The Rosebuds take it in turns each month to choose the book they all read and to share dinner. Mary Beth Heil was our hostess and she put on a tasty spread complete with cottage pie and hard cider. So appropriate for a conversation about Cornwall!

And a lively conversation it was. Where did you get the idea for the story? Where did the fictitious characters come from? Were you or your family part of the characters? Were politics really like that? Sounds worse than today. We followed the map in the book, the places sound beautiful. What do they actually look like? What was it like growing up in Cornwall?
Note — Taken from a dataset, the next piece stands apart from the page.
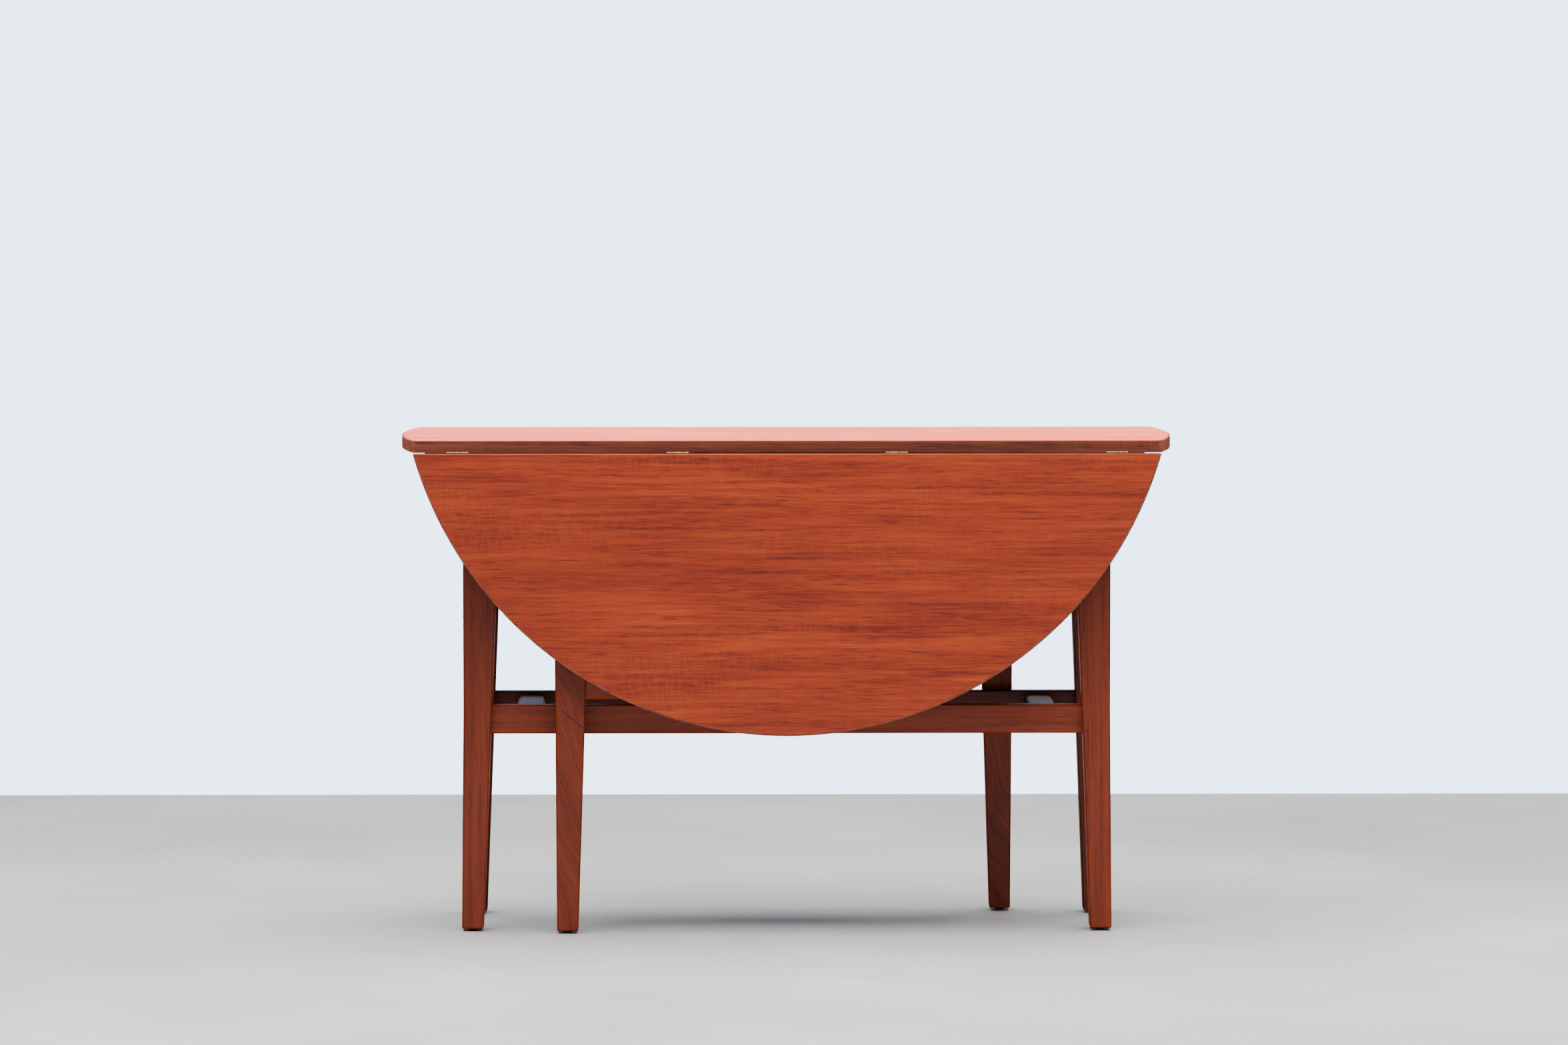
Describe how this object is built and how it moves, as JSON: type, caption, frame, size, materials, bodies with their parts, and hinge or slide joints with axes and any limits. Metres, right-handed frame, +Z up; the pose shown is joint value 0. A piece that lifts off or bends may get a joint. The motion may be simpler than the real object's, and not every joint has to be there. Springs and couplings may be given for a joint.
{
  "type": "drop leaf table",
  "caption": "Round-topped wooden gateleg table with hinged semicircular leaves hanging beside a narrow centre panel.",
  "frame": {"origin": "on the floor, under the middle of the centre panel", "axes": "+X along the long centre panel, -Y out through the front leaf, +Z up"},
  "size_m": [1.15, 0.3476, 0.735],
  "materials": {
    "top_wood": "oiled teak veneer, satin",
    "edge_wood": "oiled solid teak, satin",
    "frame_wood": "oiled solid teak, satin",
    "block_wood": "plain softwood, matt",
    "brass": "lightly tarnished",
    "steel": "dull"
  },
  "bodies": {
    "frame": {"apron_front": "frame_wood", "apron_left": "frame_wood", "apron_rear": "frame_wood", "apron_right": "frame_wood", "cross_rail_left": "frame_wood", "cross_rail_right": "frame_wood", "gate_leg_front": "frame_wood", "gate_leg_rear": "frame_wood", "gate_post_front": "frame_wood", "gate_post_rear": "frame_wood", "gate_rail_lower_front": "frame_wood", "gate_rail_lower_rear": "frame_wood", "gate_rail_upper_front": "frame_wood", "gate_rail_upper_rear": "frame_wood", "glides_gates": "steel", "glides_legs": "steel", "glue_blocks": "block_wood", "hinge_pins_front": "steel", "hinge_pins_rear": "steel", "hinge_screws_panel_front": "brass", "hinge_screws_panel_rear": "brass", "hinge_wings_panel_front": "brass", "hinge_wings_panel_rear": "brass", "leg_front_left": "frame_wood", "leg_front_right": "frame_wood", "leg_rear_left": "frame_wood", "leg_rear_right": "frame_wood", "pivot_pins_front": "steel", "pivot_pins_rear": "steel", "pivot_washers_front": "steel", "pivot_washers_rear": "steel", "stretcher_front": "frame_wood", "stretcher_rear": "frame_wood", "top_lipping": "edge_wood", "top_panel": "top_wood", "top_screws": "steel"},
    "leaf_front_body": {"hinge_screws_leaf_front": "brass", "hinge_wings_leaf_front": "brass", "leaf_front": "top_wood", "leaf_lipping_front": "edge_wood", "leaf_stop_front": "block_wood", "leaf_stop_screws_front": "steel"},
    "leaf_rear_body": {"hinge_screws_leaf_rear": "brass", "hinge_wings_leaf_rear": "brass", "leaf_lipping_rear": "edge_wood", "leaf_rear": "top_wood", "leaf_stop_rear": "block_wood", "leaf_stop_screws_rear": "steel"}
  },
  "joints": [
    {"name": "leaf_front_hinge", "type": "hinge", "parent": "frame", "child": "leaf_front_body", "pos_m": [0, -0.1555, 0.7167], "axis": [-1, 0, 0], "range_deg": [0, 90]},
    {"name": "leaf_rear_hinge", "type": "hinge", "parent": "frame", "child": "leaf_rear_body", "pos_m": [0, 0.1555, 0.7167], "axis": [1, 0, 0], "range_deg": [0, 90]}
  ]
}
What parts of the story were true and what parts did you make up? Did the story of the great diamond actually happen?

Gourmets that they were, they wanted a recipe for a Cornish pasty. They pronounced it “paysty”. I said “pahsty” is the proper way. “Paystyies” take practice: they’re what you twirl in opposite directions.

They so enjoyed meeting with the author and getting insights into the process of writing a big book. As Mary Beth wrote, “Richard, It was so wonderful for you to come to our book club.  Everyone enjoyed hearing the ‘story behind the story’ and how personal the book is to your life.  Thanks again and I will pass on the info right now to all the members.  We will spread the word.”

Let me know if you would like me to talk to your book club. I would enjoy it; such fun. I hope you would too.

 

 

 

 

03/12/15

Thursday Thoughts: Don’t Read my Novel on the Beach!

My book has just received the kindest review on Amazon (you can see it here: http://amzn.to/1AhLXp7) from a dear friend in my Monday Morning Writers Group. This was a great effort – working with the computer does not come easily. Much appreciated.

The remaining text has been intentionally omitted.